### Data segment

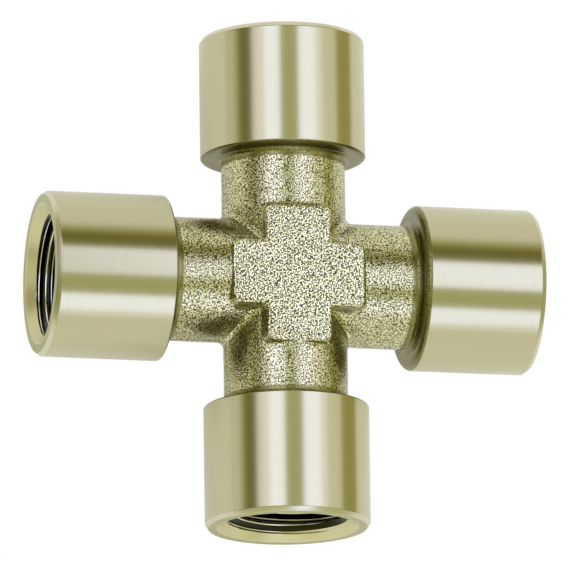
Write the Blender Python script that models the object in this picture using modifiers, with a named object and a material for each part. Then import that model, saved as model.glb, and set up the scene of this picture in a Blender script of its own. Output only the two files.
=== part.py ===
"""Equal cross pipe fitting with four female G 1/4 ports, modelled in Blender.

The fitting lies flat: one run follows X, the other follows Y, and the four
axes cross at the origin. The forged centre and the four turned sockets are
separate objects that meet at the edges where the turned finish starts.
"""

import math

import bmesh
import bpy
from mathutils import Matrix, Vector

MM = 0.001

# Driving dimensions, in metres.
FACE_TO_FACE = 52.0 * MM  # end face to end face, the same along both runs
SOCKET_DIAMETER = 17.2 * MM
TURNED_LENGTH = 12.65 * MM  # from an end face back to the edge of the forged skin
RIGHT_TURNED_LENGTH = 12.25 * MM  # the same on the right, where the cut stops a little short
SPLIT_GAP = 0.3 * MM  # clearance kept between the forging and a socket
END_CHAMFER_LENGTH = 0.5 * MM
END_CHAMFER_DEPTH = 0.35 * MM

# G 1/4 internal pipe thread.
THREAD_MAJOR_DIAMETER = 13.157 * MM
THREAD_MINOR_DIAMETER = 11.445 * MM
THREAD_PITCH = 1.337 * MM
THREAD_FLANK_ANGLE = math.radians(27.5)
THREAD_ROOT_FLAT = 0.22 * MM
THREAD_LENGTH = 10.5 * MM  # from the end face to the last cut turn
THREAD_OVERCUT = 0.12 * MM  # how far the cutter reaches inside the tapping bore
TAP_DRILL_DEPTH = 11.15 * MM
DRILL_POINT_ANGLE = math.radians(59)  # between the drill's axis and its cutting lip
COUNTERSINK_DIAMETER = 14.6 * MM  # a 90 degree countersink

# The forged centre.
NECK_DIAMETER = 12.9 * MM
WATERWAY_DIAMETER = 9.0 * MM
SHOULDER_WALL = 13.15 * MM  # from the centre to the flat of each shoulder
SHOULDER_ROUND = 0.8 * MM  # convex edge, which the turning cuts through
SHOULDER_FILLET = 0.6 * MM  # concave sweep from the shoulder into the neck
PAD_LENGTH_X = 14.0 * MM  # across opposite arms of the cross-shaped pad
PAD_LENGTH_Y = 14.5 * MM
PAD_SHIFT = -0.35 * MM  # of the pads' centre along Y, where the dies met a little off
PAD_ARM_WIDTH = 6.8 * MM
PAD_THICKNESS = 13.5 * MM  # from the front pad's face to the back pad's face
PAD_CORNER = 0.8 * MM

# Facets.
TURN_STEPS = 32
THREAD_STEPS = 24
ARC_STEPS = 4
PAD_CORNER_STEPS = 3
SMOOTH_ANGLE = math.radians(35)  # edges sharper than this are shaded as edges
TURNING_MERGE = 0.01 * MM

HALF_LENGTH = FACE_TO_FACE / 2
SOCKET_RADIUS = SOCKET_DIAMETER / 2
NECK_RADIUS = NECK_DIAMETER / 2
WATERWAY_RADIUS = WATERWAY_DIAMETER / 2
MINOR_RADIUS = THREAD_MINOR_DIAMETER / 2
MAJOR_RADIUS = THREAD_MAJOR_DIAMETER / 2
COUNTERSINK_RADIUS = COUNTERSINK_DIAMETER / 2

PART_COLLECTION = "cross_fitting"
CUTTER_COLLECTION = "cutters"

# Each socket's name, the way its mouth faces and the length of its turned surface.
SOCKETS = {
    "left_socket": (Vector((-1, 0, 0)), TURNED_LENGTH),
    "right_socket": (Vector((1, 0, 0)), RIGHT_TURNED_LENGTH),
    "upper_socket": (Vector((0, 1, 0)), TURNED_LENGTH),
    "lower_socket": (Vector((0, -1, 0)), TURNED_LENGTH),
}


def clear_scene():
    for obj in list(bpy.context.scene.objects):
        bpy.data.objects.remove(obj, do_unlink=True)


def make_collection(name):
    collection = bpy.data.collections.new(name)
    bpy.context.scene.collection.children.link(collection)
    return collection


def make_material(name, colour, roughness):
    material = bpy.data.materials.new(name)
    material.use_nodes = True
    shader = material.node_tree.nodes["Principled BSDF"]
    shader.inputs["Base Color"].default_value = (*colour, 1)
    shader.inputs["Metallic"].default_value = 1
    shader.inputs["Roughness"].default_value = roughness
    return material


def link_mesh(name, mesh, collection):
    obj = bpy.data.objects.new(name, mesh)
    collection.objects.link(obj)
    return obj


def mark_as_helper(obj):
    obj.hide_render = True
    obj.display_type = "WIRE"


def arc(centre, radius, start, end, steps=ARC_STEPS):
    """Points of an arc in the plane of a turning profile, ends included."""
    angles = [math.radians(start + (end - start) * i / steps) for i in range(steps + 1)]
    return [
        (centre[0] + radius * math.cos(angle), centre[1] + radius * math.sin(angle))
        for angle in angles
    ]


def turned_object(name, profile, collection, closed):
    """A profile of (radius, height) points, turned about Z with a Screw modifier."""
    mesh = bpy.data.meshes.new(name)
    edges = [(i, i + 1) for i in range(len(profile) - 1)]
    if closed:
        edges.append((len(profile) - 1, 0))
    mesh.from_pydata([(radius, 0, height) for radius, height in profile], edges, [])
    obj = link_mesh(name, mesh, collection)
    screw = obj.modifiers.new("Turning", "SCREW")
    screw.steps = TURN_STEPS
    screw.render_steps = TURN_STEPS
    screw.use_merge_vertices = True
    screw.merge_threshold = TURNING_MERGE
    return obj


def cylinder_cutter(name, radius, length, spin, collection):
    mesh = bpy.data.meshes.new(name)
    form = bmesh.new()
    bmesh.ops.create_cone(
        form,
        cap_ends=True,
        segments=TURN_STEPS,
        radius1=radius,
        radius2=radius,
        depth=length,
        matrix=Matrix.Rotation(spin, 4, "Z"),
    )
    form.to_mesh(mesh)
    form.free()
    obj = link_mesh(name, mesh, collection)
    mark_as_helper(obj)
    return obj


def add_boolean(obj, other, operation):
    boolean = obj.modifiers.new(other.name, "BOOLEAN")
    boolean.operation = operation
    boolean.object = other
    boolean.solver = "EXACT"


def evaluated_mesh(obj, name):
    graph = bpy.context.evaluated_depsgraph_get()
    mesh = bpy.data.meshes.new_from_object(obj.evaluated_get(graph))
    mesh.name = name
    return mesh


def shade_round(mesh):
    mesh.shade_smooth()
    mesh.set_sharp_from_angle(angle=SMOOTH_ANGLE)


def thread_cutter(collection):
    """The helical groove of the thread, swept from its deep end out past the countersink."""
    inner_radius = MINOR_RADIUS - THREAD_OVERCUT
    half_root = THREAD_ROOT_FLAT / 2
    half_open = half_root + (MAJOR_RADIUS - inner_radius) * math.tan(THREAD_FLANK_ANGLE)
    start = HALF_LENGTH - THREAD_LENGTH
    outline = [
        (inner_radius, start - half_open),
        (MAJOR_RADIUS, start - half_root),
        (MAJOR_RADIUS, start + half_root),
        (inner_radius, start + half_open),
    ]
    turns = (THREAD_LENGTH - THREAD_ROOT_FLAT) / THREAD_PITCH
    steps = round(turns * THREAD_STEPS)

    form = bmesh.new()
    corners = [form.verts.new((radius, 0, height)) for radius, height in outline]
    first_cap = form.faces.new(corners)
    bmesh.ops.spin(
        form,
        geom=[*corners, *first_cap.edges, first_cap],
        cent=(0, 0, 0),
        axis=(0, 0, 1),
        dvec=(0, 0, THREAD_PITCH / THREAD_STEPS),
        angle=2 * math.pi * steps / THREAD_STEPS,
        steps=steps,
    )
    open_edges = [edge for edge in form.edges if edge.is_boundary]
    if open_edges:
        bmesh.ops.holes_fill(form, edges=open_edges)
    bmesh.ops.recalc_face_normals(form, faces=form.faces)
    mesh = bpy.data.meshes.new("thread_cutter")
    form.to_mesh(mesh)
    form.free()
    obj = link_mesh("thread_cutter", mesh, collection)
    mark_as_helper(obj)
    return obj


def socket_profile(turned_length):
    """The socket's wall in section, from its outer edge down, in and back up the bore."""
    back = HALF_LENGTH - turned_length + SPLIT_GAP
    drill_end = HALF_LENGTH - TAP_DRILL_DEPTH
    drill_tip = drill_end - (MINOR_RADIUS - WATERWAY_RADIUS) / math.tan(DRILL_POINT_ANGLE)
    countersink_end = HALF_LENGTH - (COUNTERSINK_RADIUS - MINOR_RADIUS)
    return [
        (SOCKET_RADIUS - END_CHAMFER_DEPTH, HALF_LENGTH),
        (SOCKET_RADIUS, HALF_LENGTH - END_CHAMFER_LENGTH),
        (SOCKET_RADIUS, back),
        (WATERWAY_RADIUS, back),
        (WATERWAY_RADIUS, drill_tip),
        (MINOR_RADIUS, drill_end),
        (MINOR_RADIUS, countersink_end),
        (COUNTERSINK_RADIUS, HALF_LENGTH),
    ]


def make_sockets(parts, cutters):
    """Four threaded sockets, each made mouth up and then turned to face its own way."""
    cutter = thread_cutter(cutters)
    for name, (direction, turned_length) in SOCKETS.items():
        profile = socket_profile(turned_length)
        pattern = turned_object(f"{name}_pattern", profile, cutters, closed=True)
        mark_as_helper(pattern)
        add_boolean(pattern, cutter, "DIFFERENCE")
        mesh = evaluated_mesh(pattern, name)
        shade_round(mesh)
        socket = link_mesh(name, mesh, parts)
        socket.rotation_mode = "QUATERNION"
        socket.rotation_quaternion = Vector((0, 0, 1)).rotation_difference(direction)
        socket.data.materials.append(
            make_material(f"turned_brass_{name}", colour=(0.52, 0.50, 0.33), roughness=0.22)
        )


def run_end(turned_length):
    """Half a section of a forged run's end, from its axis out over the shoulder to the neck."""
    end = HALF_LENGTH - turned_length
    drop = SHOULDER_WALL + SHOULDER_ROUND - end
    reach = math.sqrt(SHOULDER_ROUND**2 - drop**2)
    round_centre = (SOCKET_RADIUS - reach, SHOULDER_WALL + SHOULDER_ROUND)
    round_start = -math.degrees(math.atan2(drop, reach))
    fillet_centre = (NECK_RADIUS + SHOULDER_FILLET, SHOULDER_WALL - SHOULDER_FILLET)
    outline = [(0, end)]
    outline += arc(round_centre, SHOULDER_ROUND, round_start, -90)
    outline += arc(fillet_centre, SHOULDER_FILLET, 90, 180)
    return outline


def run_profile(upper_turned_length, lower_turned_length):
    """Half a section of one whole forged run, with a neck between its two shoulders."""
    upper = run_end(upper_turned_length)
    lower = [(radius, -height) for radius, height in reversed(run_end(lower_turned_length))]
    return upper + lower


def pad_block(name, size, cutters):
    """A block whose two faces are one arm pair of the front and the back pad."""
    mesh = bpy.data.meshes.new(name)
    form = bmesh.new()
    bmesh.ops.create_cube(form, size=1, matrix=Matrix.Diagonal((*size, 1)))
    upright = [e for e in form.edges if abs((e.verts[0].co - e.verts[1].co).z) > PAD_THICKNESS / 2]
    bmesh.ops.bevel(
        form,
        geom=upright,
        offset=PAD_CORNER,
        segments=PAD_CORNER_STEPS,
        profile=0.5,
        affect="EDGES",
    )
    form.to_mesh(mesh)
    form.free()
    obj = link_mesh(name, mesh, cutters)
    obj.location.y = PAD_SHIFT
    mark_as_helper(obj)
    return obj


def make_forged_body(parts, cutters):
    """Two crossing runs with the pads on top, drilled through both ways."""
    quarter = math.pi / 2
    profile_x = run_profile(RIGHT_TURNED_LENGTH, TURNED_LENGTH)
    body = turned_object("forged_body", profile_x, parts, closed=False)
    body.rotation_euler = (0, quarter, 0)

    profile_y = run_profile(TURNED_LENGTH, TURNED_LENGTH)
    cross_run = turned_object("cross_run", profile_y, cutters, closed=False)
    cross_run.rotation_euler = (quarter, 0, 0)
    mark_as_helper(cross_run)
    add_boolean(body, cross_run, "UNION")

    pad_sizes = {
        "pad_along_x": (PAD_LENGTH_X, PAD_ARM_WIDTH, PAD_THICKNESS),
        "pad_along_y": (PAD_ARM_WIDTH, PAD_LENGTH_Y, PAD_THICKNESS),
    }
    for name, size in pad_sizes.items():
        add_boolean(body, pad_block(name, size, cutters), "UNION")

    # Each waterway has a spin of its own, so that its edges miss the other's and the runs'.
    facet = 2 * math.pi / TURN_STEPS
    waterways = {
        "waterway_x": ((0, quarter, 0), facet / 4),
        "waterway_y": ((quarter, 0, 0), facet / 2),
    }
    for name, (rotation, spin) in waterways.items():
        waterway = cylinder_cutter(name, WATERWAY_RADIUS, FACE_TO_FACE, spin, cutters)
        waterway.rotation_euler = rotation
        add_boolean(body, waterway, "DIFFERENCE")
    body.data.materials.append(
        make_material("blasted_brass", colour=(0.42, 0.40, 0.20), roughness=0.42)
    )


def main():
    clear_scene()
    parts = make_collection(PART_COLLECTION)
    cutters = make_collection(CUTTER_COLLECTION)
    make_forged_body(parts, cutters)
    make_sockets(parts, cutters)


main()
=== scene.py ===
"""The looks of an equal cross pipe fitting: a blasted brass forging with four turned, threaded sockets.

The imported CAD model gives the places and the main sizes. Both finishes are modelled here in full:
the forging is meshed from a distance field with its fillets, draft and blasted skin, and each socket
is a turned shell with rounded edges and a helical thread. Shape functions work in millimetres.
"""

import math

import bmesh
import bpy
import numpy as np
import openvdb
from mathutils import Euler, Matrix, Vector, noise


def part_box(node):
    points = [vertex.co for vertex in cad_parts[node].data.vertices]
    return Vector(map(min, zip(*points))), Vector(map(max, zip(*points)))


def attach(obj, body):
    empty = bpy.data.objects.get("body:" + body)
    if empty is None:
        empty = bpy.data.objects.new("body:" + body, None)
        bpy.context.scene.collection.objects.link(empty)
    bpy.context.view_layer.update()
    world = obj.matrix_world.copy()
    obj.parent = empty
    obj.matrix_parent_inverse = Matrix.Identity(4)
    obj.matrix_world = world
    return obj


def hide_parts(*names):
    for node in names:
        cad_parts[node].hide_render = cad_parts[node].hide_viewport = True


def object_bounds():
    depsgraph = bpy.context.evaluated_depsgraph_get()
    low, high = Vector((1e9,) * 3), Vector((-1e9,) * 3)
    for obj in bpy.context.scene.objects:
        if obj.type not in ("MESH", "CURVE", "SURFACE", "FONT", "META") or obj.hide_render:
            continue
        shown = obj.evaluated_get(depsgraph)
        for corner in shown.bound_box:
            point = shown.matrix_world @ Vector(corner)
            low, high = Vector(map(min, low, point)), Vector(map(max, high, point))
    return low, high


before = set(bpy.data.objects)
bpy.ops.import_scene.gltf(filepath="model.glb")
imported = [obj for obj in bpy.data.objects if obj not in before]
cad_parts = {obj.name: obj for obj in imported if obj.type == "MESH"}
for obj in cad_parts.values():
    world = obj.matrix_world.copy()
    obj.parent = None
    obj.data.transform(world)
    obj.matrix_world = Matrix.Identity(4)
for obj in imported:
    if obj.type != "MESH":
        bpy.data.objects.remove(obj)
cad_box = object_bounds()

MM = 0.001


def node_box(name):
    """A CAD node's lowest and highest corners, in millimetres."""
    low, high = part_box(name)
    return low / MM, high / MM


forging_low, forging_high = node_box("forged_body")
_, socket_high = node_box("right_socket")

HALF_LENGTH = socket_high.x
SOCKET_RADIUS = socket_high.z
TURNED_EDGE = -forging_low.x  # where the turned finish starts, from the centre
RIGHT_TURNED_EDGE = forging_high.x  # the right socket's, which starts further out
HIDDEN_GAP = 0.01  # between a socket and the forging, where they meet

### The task
Please print the material above exactly as it appears, from its first line through the line containing "modelled in Blender.", inclusive, and stop there.

### Written response
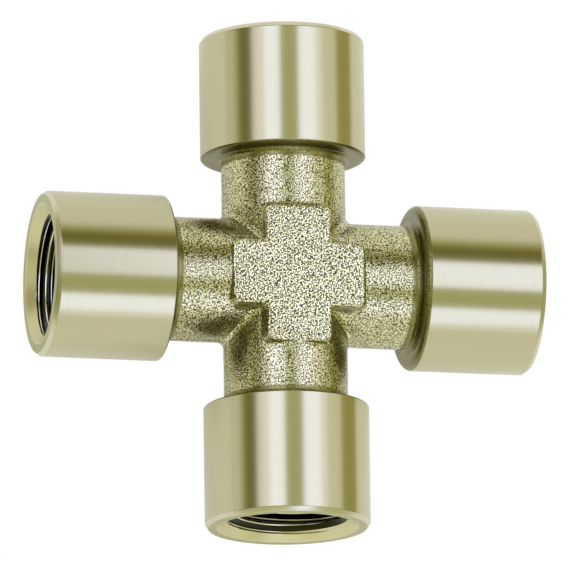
Write the Blender Python script that models the object in this picture using modifiers, with a named object and a material for each part. Then import that model, saved as model.glb, and set up the scene of this picture in a Blender script of its own. Output only the two files.
=== part.py ===
"""Equal cross pipe fitting with four female G 1/4 ports, modelled in Blender.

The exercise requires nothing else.